The SBU claimed on Tueday night that militants in Luhansk were holding 60 people hostage in a government building that had been rigged with explosives.
Activists in Luhansk have reportedly armed themselves with Kalashnikov assault rifles from the SBU's armoury.
Sergei Lavrov, the Russian foreign minister, said that he and Mr Kerry had agreed to four way talks between Russia, Ukraine, the United States and the European Union in coming days.
The EU confirmed the meeting will take place and will involve US Secretary of State John Kerry, EU foreign policy chief Catherine Ashton, Russian Foreign Minister Sergei Lavrov and Ukraine’s Foreign Minister Andriy Deshchytsia.
Separately, an EU diplomat said the EU plans to set up a special support group to help Ukraine stabilise its precarious economy and political situation.
“[Baroness Ashton] continues the diplomatic efforts aiming at de-escalating the situation in Ukraine. In this context she will meet foreign ministers of the US, Russian Federation and Ukraine next week,” her spokeswoman said.
Further details of the meeting, which will be held at an unspecified location in Europe, are still being worked on. In the meantime Kiev is positioning for a crackdown on the pro-Russian uprisings.
In an emergency session, the Ukrainian parliament passed a bill significantly increasing punishments for separatism in response to the events on Tuesday. Fistfights broke out in the chamber between nationalist and pro-Kremlin MPs.

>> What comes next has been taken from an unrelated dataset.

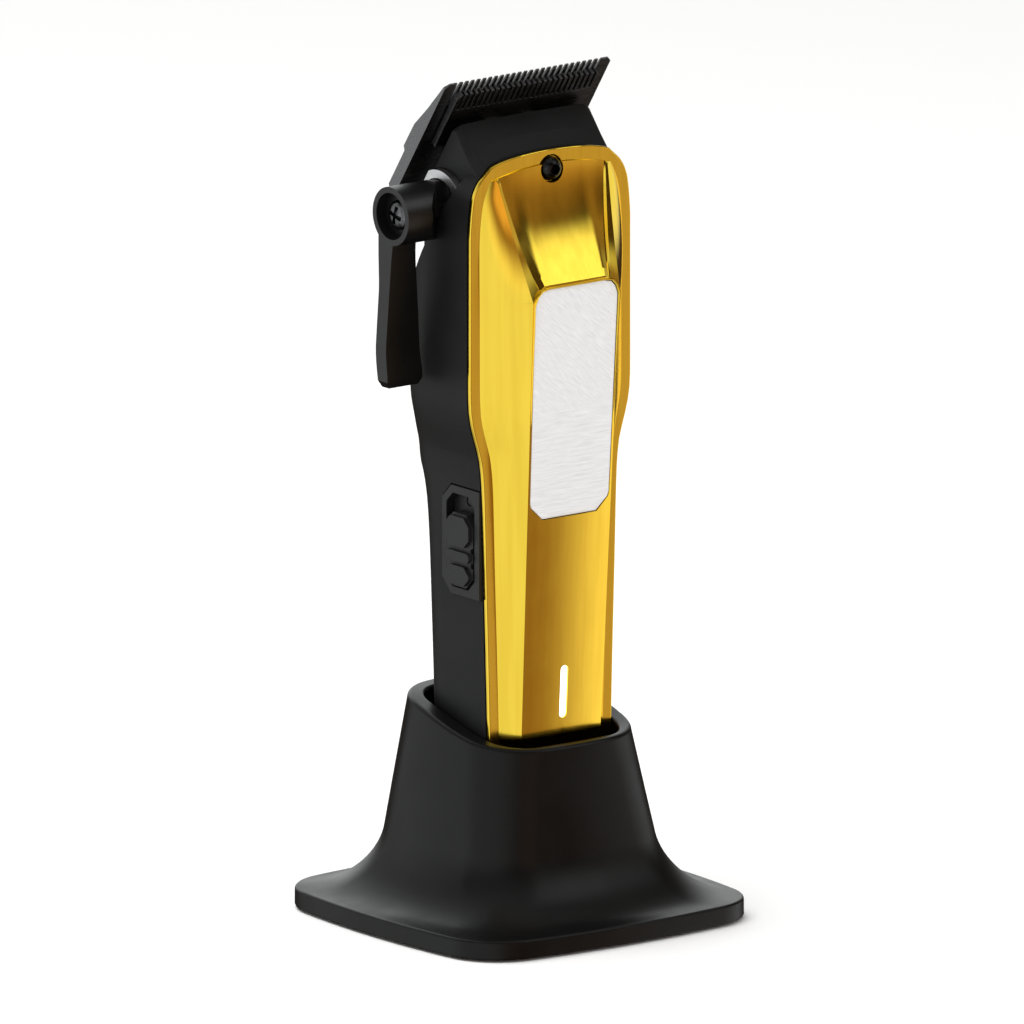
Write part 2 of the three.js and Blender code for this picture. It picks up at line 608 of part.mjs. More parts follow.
function taperLever() {
  const at = (x) => [x, LEVER_Y, LEVER_Z];
  const hub = rod(HUB_RADIUS, at(LEVER_FACE), at(HUB_SHOULDER), 36);
  // height, front, back, inner edge
  const armStations = [[168, 0.5, 7.4, -28.8], [160, 2.2, 7.4, -28.2], [152, 3.1, 7.2, -27.2],
    [144, 3.8, 7.8, -26.2], [136, 4.5, 8.4, -25.3], [129, 3.8, 7.6, -24.8], [127.5, 4.3, 7, -25.8]];
  const arm = loft(armStations.map(([z, y0, y1, inner]) => {
    const outer = z < 128 ? LEVER_FACE + 1 : LEVER_FACE;
    return [[outer, y0, z], [inner, y0, z], [inner, y1, z], [outer, y1, z]];
  }));
  const oblique = prism([[HUB_SHOULDER + 1, LEVER_Y - 1], [-28, LEVER_Y - 6.5], [-28, -9],
    [-15, -9], [-15, LEVER_Y - 1]], 16, frame([1, 0, 0], [0, 1, 0], [0, 0, LEVER_Z - 8]));
  const shell = cut(join(hub, arm), rod(4.6, at(LEVER_FACE - 1), at(LEVER_FACE + 2.4)),
    rod(1.6, at(LEVER_FACE), at(LEVER_BORE_END), 16), oblique);
  // part of the hub that stays above the housing's shoulder as the lever turns
  const [from, to] = [-40, 97].map(THREE.MathUtils.degToRad);
  const fan = Array.from({ length: 13 }, (_, i) => from + (to - from) * i / 12);
  const sector = onSide([[LEVER_Y, LEVER_Z], ...fan.map((angle) =>
    [LEVER_Y + 6.3 * Math.cos(angle), LEVER_Z + 6.3 * Math.sin(angle)])], HUB_SHOULDER - 1, HUB_END);
  return join(shell, sector, rod(2.5, at(LEVER_BORE_END), at(-15.6), 20));
}

function leverScrew() {
  const at = (x) => [x, LEVER_Y, LEVER_Z];
  const head = rod(3.4, at(LEVER_FACE + 0.6), at(LEVER_FACE + 2.1), 24);
  const star = rod(1.3, at(LEVER_FACE), at(LEVER_FACE + 1.5), 6);
  return join(cut(head, star), rod(1.3, at(LEVER_FACE + 2), at(LEVER_BORE_END - 0.5), 12));
}

function leverCam() {
  const pinZ = LEVER_Z + 2.6;
  return join(rod(4, [-15.2, LEVER_Y, LEVER_Z], [-12.4, LEVER_Y, LEVER_Z], 20),
    rod(1.2, [-12.6, LEVER_Y, pinZ], [-10.6, LEVER_Y, pinZ], 12));
}

// ---- drive -------------------------------------------------------------------------------------

// Solid of revolution about the motor axis from [radius, height] points.
function turned(profile, sides = 28) {
  const points = [...profile, profile[0]].map(([r, z]) => new THREE.Vector2(r, z));
  const geometry = new THREE.LatheGeometry(points, sides);
  return toSolid(geometry.rotateX(Math.PI / 2).translate(0, MOTOR_Y, 0));
}

function eccentric() {
  const disc = rod(5, [0, MOTOR_Y, 160.3], [0, MOTOR_Y, 166], 24);
  const pinY = MOTOR_Y + THROW;
  return join(disc, rod(1, [0, pinY, 165], [0, pinY, 180.2], 16));
}

function buildHousing() {
  add(clipper, 'rear_housing', rearHousing(), 'softBlack');
  add(clipper, 'front_cover', frontCover(), 'gold');
  add(clipper, 'insert_panel', onFace(panelOutline(0), -1.2, 0.1), 'panel');
  add(clipper, 'light_bar', onFace(stadium(1.2, 0.7, 13.1), -3.4, 0.1), 'light');
  const headY = SEAM_Y - GAP / 2 - FLANGE_DEPTH - GAP;
  const cap = cut(rod(2.5, [0, headY - 2, SCREW_Z], [0, headY, SCREW_Z]),
    rod(1.2, [0, headY - 3, SCREW_Z], [0, headY - 0.8, SCREW_Z], 6));
  add(clipper, 'cover_screw', join(cap, rod(1.4, [0, headY - 0.5, SCREW_Z], [0, -5, SCREW_Z], 12)),
    'blackBlade');
  const bottom = housingLoft(WALL + GAP, BODY_BOTTOM, SEAM_Y + GAP)
    .intersect(box(-30, 30, -30, 30, BODY_BOTTOM + 0.2, BODY_BOTTOM + 3.2));
  add(clipper, 'bottom_cap', cut(bottom, ...[-PIN_X, PIN_X].flatMap((x) => [
    rod(1.6, [x, PIN_Y, 15], [x, PIN_Y, 25], 16),
    rod(3, [x, PIN_Y, BODY_BOTTOM + 0.9], [x, PIN_Y, 25], 20)])), 'softBlack');
  for (const [side, x] of [['left', -PIN_X], ['right', PIN_X]]) {
    const contact = rod(2.6, [x, PIN_Y, BODY_BOTTOM + 1.2], [x, PIN_Y, BODY_BOTTOM + 2.4], 20);
    add(clipper, `charge_contact_${side}`, contact, 'brass');
  }
  for (const [place, z] of [['lower', REAR_SCREW_LOW], ['upper', REAR_SCREW_HIGH]]) {
    const outer = stationAt(z)[2];
    const screw = join(rod(2.3, [0, outer - 1.9, z], [0, outer - 0.5, z], 20),
      rod(1.2, [0, 2, z], [0, outer - 1.8, z], 12));
    add(clipper, `rear_screw_${place}`, screw, 'blackBlade');
  }
}

function buildInside() {
  const cradle = cut(box(-10.2, 10.2, -7.4, -5.9, 34, 113), box(-8, 8, -8, -5, 44, 98));
  add(clipper, 'inner_frame', cradle, 'white');
  add(clipper, 'battery_cell', rod(9.1, [0, 4.6, 36], [0, 4.6, 101], 28), 'cell');
  add(clipper, 'control_board', box(-11, 11, -10.3, -8.9, 40, 113), 'board');
  add(clipper, 'light_led', box(-1, 1, -12.6, -10.6, 51, 60), 'white');
  add(clipper, 'slide_contact_switch', box(-15.2, -10.6, -6.4, 1.4, 86, 100), 'steel');
  const bezel = cut(switchOpening(0, -19.6, -17),
    chamferedBox(-30, -10, SLOT_FRONT, SLOT_BACK, SLOT_BOTTOM, SLOT_TOP, 2.4));
  add(clipper, 'switch_bezel', bezel, 'softBlack');
  const can = turned([[1.9, 118], [MOTOR_RADIUS, 118], [MOTOR_RADIUS, 149], [10.3, 150.5],
    [1.9, 150.5]]);
  add(clipper, 'motor_can', can, 'steel');
  add(clipper, 'motor_end_cap', turned([[1.9, 115.4], [9, 115.4], [10.6, 116.6], [10.6, 117.7],
    [1.9, 117.7]]), 'white');
  const plate = prism(roundedBox(16, 10.5, 5), 2, frame([1, 0, 0], [0, 1, 0], [0, 1.6, 151]));
  add(clipper, 'motor_mount', cut(plate, rod(2.4, [0, MOTOR_Y, 140], [0, MOTOR_Y, 160], 20)), 'white');
  add(clipper, 'front_bearing', turned([[1.9, 153.3], [4.4, 153.3], [4.4, 157], [1.9, 157]], 24), 'brass');
}

function buildDrive() {
  const rotor = new THREE.Group();
  clipper.add(rotor);
  add(rotor, 'motor_shaft', rod(1.6, [0, MOTOR_Y, 115.8], [0, MOTOR_Y, 160], 16), 'steel');
  add(rotor, 'eccentric_cam', eccentric(), 'steel');
}

function buildHead() {
  const at = (x) => [x, LEVER_Y, LEVER_Z];
  const plate = cut(rod(9, at(RECESS_FLOOR - 1), at(RECESS_FLOOR - GAP), 36)
    .intersect(bladeBox(-40, 40, -60, 90, SHOULDER_T + GAP, NOSE_T - 0.1)),
  rod(2.9, at(-25), at(-10), 20));
  add(clipper, 'lever_side_plate', plate, 'steel');
  add(clipper, 'blade_mount', bladeMount(), 'blackBlade');

  const lever = new THREE.Group();
  clipper.add(lever);
  add(lever, 'taper_lever', taperLever(), 'softBlack');
  add(lever, 'lever_screw', leverScrew(), 'blackBlade');
  add(lever, 'lever_cam', leverCam(), 'steel');

  const fixed = new THREE.Group();
  clipper.add(fixed);
  add(fixed, 'fixed_blade', fixedBlade(), 'blackBlade');
  add(fixed, 'blade_screw_left', bladeScrew(-SCREW_X), 'steel');
  add(fixed, 'blade_screw_right', bladeScrew(SCREW_X), 'steel');

  const moving = new THREE.Group();
  clipper.add(moving);
  add(moving, 'cutter_blade', cutterBlade(), 'blackBlade');
  add(moving, 'drive_yoke', driveYoke(), 'white');

  const slide = new THREE.Group();
  clipper.add(slide);
  add(slide, 'power_switch', slider(), 'softBlack');
}

buildStand();
buildHousing();
buildInside();
buildDrive();
buildHead();

export default clipperAndStand;
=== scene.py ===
import json
import math

import bmesh
import bpy
from mathutils import Matrix, Vector


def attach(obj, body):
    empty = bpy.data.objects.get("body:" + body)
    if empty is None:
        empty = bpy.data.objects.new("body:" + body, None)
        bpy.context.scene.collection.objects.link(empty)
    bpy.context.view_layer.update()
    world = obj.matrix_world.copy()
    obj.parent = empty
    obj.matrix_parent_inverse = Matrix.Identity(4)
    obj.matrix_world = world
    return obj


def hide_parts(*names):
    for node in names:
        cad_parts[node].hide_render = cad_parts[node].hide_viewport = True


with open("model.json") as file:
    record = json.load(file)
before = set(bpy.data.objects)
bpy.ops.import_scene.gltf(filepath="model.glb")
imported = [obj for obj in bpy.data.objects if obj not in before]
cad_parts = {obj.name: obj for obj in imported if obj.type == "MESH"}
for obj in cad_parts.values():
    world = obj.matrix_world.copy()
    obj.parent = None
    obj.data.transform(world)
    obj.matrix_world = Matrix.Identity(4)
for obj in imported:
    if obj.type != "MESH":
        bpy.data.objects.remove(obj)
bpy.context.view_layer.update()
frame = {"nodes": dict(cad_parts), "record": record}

MM = 0.001
TURN = 2 * math.pi
CAMERA_AZIMUTH, CAMERA_ELEVATION, CAMERA_DISTANCE = -37.0, 13.3, 1.5
# what the camera looks at, right of and above the middle of the foot, and the width it sees
AIM_RIGHT, AIM_UP, VIEW_WIDTH = -1.68 * MM, 91.8 * MM, 0.2354


# ---- camera ---------------------------------------------------------------------------

def add_camera():
    azimuth, elevation = math.radians(CAMERA_AZIMUTH), math.radians(CAMERA_ELEVATION)
    back = Vector((math.sin(azimuth) * math.cos(elevation),
                   -math.cos(azimuth) * math.cos(elevation), math.sin(elevation)))
    right = Vector((math.cos(azimuth), math.sin(azimuth), 0))
    up = back.cross(right)
    aim = right * AIM_RIGHT + up * AIM_UP
    data = bpy.data.cameras.new("camera")
    data.type = "ORTHO"
    data.ortho_scale = VIEW_WIDTH
    data.clip_end = 20
    camera = bpy.data.objects.new("camera", data)
    camera.location = aim + back * CAMERA_DISTANCE
    camera.rotation_euler = back.to_track_quat("Z", "Y").to_euler()
    bpy.context.scene.collection.objects.link(camera)
    bpy.context.scene.camera = camera


add_camera()


# ---- mesh tools, all in millimetres until a piece is placed ------------------------------

def mesh_object(name, verts, faces):
    mesh = bpy.data.meshes.new(name)
    mesh.from_pydata([tuple(v) for v in verts], [], faces)
    obj = bpy.data.objects.new(name, mesh)
    bpy.context.scene.collection.objects.link(obj)
    weld(obj, 0.0005)
    return obj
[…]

The Ukrainian security services are walking a tightrope between the perceived need for a forceful response and fears of providing a pretext for Russian intervention.
Arsen Avakov, the acting interior minister who personally directed the operation in Kharkiv, has said he has given orders to avoid violence and to clear buildings without bloodshed. He insisted that Tuesday's raid was completed with "not one shot, stun grenade or other special equipment [being used]".
Questions have also arisen about the loyalty of police and troops and the level of Russian penetration into the SBU in Ukraine's eastern provinces.
Mr Avakov said much police behaviour in Kharkiv during the two days he commanded operations there "resembled sabotage more than service," and warned that both commanders and rank and file officers may be fired over disloyalty.
One uniformed border guard told a Telegraph reporter who crossed into Ukraine from Russia on Tuesday morning that his loyalties lay on the other side of the frontier.
"We're all from Russia, the Russians are our brothers," the man said, unprompted. "We want nothing to do with those Banderisti from the west," he said, referring to a Second World War era nationalist movement lionised by many in western Ukraine but viewed in Russia as Nazi collaborators.
Pro-Russian protesters who remained on the square outside the Kharkiv regional administration on Tuesday called the accusations of separatism and Russian funding a smear campaign.
"The government is packed with people from the west who have no understanding and no concern about our lives and economic situation, and they are dictating to us how to live" said Alexander Pisachov, 50, a small businessman who sells hats.
Another confessed that unification with Russia was a "secret dream".
"Sure, I'd like to live in a single state with Russia, but it is politically impossible," said a man who declined to give his name.
Inside the regional administration building, local government employees and cleaning staff picking through the tires, cobblestones and broken glass left behind by the brief occupation were left unimpressed.
"I'm not going to comment on their aims," said one employee of the regional health department clearing her office on the fourth floor. "But honestly. If you're going to steal our computers please, just take them. Why do you have to throw our pot plants on the floor too?"
The USS Donald Cook, a guided missile destroyer, entered the Black Sea on Tuesday – a move that was announced last week.